Learn More about Types of Depression

Types of Depression

Major Depressive Disorder
This illness impairs a person’s ability to work, sleep, eat, and function as he or she normally would. It keeps people from enjoying activities that were once pleasurable, and causes them to think about themselves and the world in negative ways. Major depression is often disabling and may occur several times in a person’s lifetime.

Dysthymic Disorder
A milder yet more enduring type of major depression. People with dysthymia may appear to be chronically mildly depressed to the point that it seems to be a part of their personality. When a person finally seeks treatment for dysthymia, it is not uncommon that he/she has struggled with this condition for a number of years.

Bipolar Disorder
Also known as manic-depression or manic-depressive disorder. This condition is characterized by mood that alternates between periods of depression and periods of elation and excitable behavior known as mania (see symptoms below). For people who have bipolar disorder, the depressions can be severe and the mania can seriously impair one’s normal judgment. When manic, a person is prone towards reckless and inappropriate behavior such as engaging in wild spending sprees or having promiscuous sex. He or she may not be able to realize the harm of his/her behavior and may even lose touch with reality.

Cyclothymic Disorder
A milder yet more enduring type of bipolar disorder. A person’s mood alternates between a less severe mania (known as hypomania) and a less severe depression.

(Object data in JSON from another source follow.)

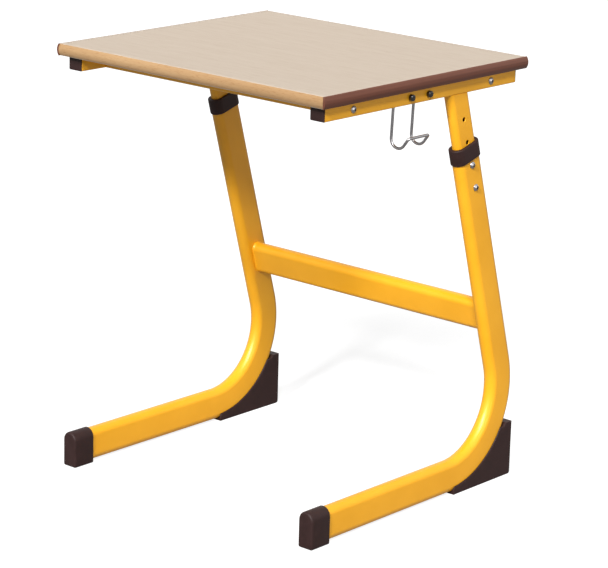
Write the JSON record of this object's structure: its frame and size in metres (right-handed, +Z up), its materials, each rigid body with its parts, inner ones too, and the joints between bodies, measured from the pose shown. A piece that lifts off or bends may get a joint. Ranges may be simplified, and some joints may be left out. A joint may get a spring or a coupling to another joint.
{
  "type": "adjustable school desk",
  "caption": "School desk with a flat wood-edged top on leaned flat-oval tube legs; its height slides in the legs, and a wire bag hook hangs from a side rail.",
  "frame": {"origin": "centre of the bounding box on the floor", "axes": "+Z up; -Y towards the pupil, where the feet point; +X to the pupil's right, the side with the bag hook"},
  "size_m": [0.606, 0.5452, 0.76],
  "materials": {
    "yellow_coat": "gloss powder coat, warm yellow",
    "beech": "lacquered beech",
    "laminate": "pale wood-grain laminate, satin",
    "board": "raw particle board, hidden",
    "brown_edge": "dark brown edge band, satin",
    "black_plastic": "black-brown moulded plastic, fine texture",
    "zinc_steel": "bright zinc plate",
    "black_steel": "black oxide, glossy caps"
  },
  "bodies": {
    "leg_frame": {"left_leg": "yellow_coat", "right_leg": "yellow_coat", "crossbar": "yellow_coat", "left_guide_collar": "black_plastic", "left_foot_cap": "black_plastic", "left_rear_wedge": "black_plastic", "left_upper_lock_screw": "zinc_steel", "left_upper_thread_insert": "zinc_steel", "left_lower_lock_screw": "zinc_steel", "left_lower_thread_insert": "zinc_steel", "left_wedge_screw": "zinc_steel", "right_guide_collar": "black_plastic", "right_foot_cap": "black_plastic", "right_rear_wedge": "black_plastic", "right_upper_lock_screw": "zinc_steel", "right_upper_thread_insert": "zinc_steel", "right_lower_lock_screw": "zinc_steel", "right_lower_thread_insert": "zinc_steel", "right_wedge_screw": "zinc_steel"},
    "desk_frame": {"top_core": "board", "top_laminate": "laminate", "top_backing_sheet": "laminate", "front_beech_lipping": "beech", "rear_beech_lipping": "beech", "left_edge_strip": "brown_edge", "right_edge_strip": "brown_edge", "left_side_rail": "yellow_coat", "right_side_rail": "yellow_coat", "front_cross_rail": "yellow_coat", "rear_cross_rail": "yellow_coat", "left_inner_post": "yellow_coat", "right_inner_post": "yellow_coat", "left_post_glide_plug": "black_plastic", "front_left_rail_plug": "black_plastic", "front_left_end_insert": "zinc_steel", "front_left_rail_bolt": "zinc_steel", "rear_left_rail_plug": "black_plastic", "rear_left_end_insert": "zinc_steel", "rear_left_rail_bolt": "zinc_steel", "right_post_glide_plug": "black_plastic", "front_right_rail_plug": "black_plastic", "front_right_end_insert": "zinc_steel", "front_right_rail_bolt": "zinc_steel", "rear_right_rail_plug": "black_plastic", "rear_right_end_insert": "zinc_steel", "rear_right_rail_bolt": "zinc_steel", "bag_hook": "zinc_steel", "front_hook_bolt": "black_steel", "front_hook_washer": "zinc_steel", "front_hook_nut": "zinc_steel", "rear_hook_bolt": "black_steel", "rear_hook_washer": "zinc_steel", "rear_hook_nut": "zinc_steel", "top_screw_1": "zinc_steel", "top_screw_2": "zinc_steel", "top_screw_3": "zinc_steel", "top_screw_4": "zinc_steel", "top_screw_5": "zinc_steel", "top_screw_6": "zinc_steel"}
  },
  "joints": [
    {"name": "height_adjust", "type": "slide", "parent": "leg_frame", "child": "desk_frame", "axis": [0, -0.284, 0.9588], "range_m": [-0.085, 0.0425]}
  ]
}
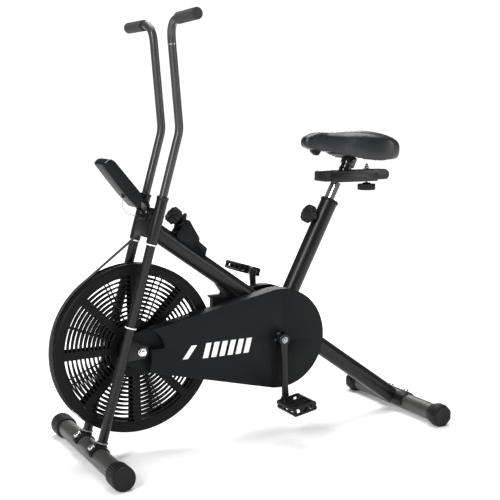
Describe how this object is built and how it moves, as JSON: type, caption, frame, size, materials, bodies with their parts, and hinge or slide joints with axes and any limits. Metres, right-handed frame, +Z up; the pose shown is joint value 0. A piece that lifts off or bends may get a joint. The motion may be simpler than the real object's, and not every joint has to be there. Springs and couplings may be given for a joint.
{
  "type": "air bike",
  "caption": "Fan-braked upright exercise bike with a grilled fan wheel, fixed handlebars, a padded saddle on a sliding clamp, chain cover and floor stabilisers.",
  "frame": {"origin": "on the floor, under the centre of the bike's bounding box", "axes": "+X towards the rear of the bike, +Y towards the rider's right, +Z up"},
  "size_m": [1.1412, 0.504, 1.1687],
  "materials": {
    "frame_paint": "satin black-grey powder coat",
    "tube_paint": "satin dark grey powder coat",
    "black_plastic": "moulded, fine grain",
    "cap_plastic": "ribbed matte",
    "fan_plastic": "satin moulded",
    "foam": "matte foam",
    "white_plastic": "satin",
    "chrome": "polished",
    "steel": "satin",
    "strap_cloth": "woven",
    "vinyl": "semi-matte vinyl",
    "lens": "smooth",
    "button": "satin",
    "wire": "smooth jacket"
  },
  "bodies": {
    "frame": {"front_stabiliser": "tube_paint", "rear_stabiliser": "tube_paint", "handlebar_left": "tube_paint", "handlebar_right": "tube_paint", "rear_saddle_plate": "frame_paint", "fork_left": "frame_paint", "fork_right": "frame_paint", "head_bracket": "frame_paint", "main_beam": "frame_paint", "seat_tube": "frame_paint", "bottom_bracket": "frame_paint", "strap_bracket": "frame_paint", "front_cap_left": "cap_plastic", "front_cap_right": "cap_plastic", "rear_cap_left": "cap_plastic", "rear_cap_right": "cap_plastic", "console_bracket": "cap_plastic", "seat_collar": "cap_plastic", "console_body": "black_plastic", "cover_left": "black_plastic", "cover_back": "black_plastic", "cover_right": "black_plastic", "tension_housing": "black_plastic", "grip_left": "foam", "grip_right": "foam", "ring_foot_left": "white_plastic", "ring_middle_left": "white_plastic", "ring_top_left": "white_plastic", "ring_foot_right": "white_plastic", "ring_middle_right": "white_plastic", "ring_top_right": "white_plastic", "front_bolt_left": "chrome", "front_bolt_right": "chrome", "rear_bolt_left": "chrome", "rear_bolt_right": "chrome", "axle": "chrome", "chain": "steel", "brake_strap": "strap_cloth", "console_lens": "lens", "sensor_wire": "wire"},
    "fan_wheel": {"fan_rim": "fan_plastic", "fan_screen_left": "fan_plastic", "fan_screen_right": "fan_plastic", "fan_rotor": "fan_plastic", "sprocket": "steel"},
    "crank": {"crank_spindle": "steel", "crank_arm_left": "frame_paint", "crank_arm_right": "frame_paint"},
    "left_pedal": {"pedal_left": "cap_plastic"},
    "right_pedal": {"pedal_right": "cap_plastic"},
    "seat_mast": {"seat_post": "chrome", "clamp_bolt": "chrome"},
    "saddle": {"saddle_slider": "frame_paint", "saddle_base": "black_plastic", "saddle_pad": "vinyl"},
    "height_knob": {"height_knob": "cap_plastic"},
    "clamp_knob": {"clamp_knob": "cap_plastic"},
    "tension_knob": {"tension_knob": "cap_plastic"},
    "console_button": {"console_button": "button"}
  },
  "joints": [
    {"name": "fan_spin", "type": "hinge", "parent": "frame", "child": "fan_wheel", "pos_m": [-0.34, 0, 0.294], "axis": [0, 1, 0], "continuous": true},
    {"name": "crank_spin", "type": "hinge", "parent": "frame", "child": "crank", "pos_m": [0.077, 0, 0.286], "axis": [0, 1, 0], "continuous": true},
    {"name": "left_pedal_spin", "type": "hinge", "parent": "crank", "child": "left_pedal", "pos_m": [0.077, -0.158, 0.116], "axis": [0, 1, 0], "continuous": true},
    {"name": "right_pedal_spin", "type": "hinge", "parent": "crank", "child": "right_pedal", "pos_m": [0.077, 0.158, 0.456], "axis": [0, 1, 0], "continuous": true},
    {"name": "seat_height", "type": "slide", "parent": "frame", "child": "seat_mast", "axis": [0.4619, 0, 0.8869], "range_m": [-0.035, 0.15]},
    {"name": "saddle_slide", "type": "slide", "parent": "seat_mast", "child": "saddle", "axis": [1, 0, 0], "range_m": [-0.029, 0.029]},
    {"name": "height_knob_turn", "type": "hinge", "parent": "frame", "child": "height_knob", "pos_m": [0.22458, 0, 0.62034], "axis": [-0.8869, 0, 0.4619], "range_deg": [-360, 360]},
    {"name": "clamp_knob_turn", "type": "hinge", "parent": "seat_mast", "child": "clamp_knob", "pos_m": [0.414, 0, 0.702], "axis": [0, 0, 1], "range_deg": [-360, 360]},
    {"name": "tension_knob_turn", "type": "hinge", "parent": "frame", "child": "tension_knob", "pos_m": [-0.20313, 0, 0.62963], "axis": [-0.7507, 0, 0.6606], "range_deg": [-1, 300]},
    {"name": "button_press", "type": "slide", "parent": "frame", "child": "console_button", "axis": [-0.7683, 0, -0.6401], "range_m": [0, 0.0012], "stiffness_N_per_m": 400, "springref_m": -0.0005}
  ],
  "couplings": [
    {"joint": "crank_spin", "follows": "fan_spin", "ratio": 0.36364}
  ]
}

Mood Disorder Due to a General Medical Condition
Depression may be caused or precipitated by a known or unknown physical medical condition such as hypothyroidism.

Substance-Induced Mood Disorder
Depression may be caused or precipitated by the use or abuse of substances such as drugs, alcohol, medications, or toxins.

Seasonal Affective Disorder (SAD)
This condition affects people during specific times or seasons of the year. During the winter months individuals feel depressed and lethargic, but during other months their moods may be normal.

Postpartum Depression
A rare form of depression occurring in women within approximately one week to six months after giving birth to a child.

Premenstrual Dysphoric Disorder
This is an uncommon type of depression affecting a small percentage of menstruating women. It is a cyclical condition in which women may feel depressed and irritable for one or two weeks before their menstrual period each month.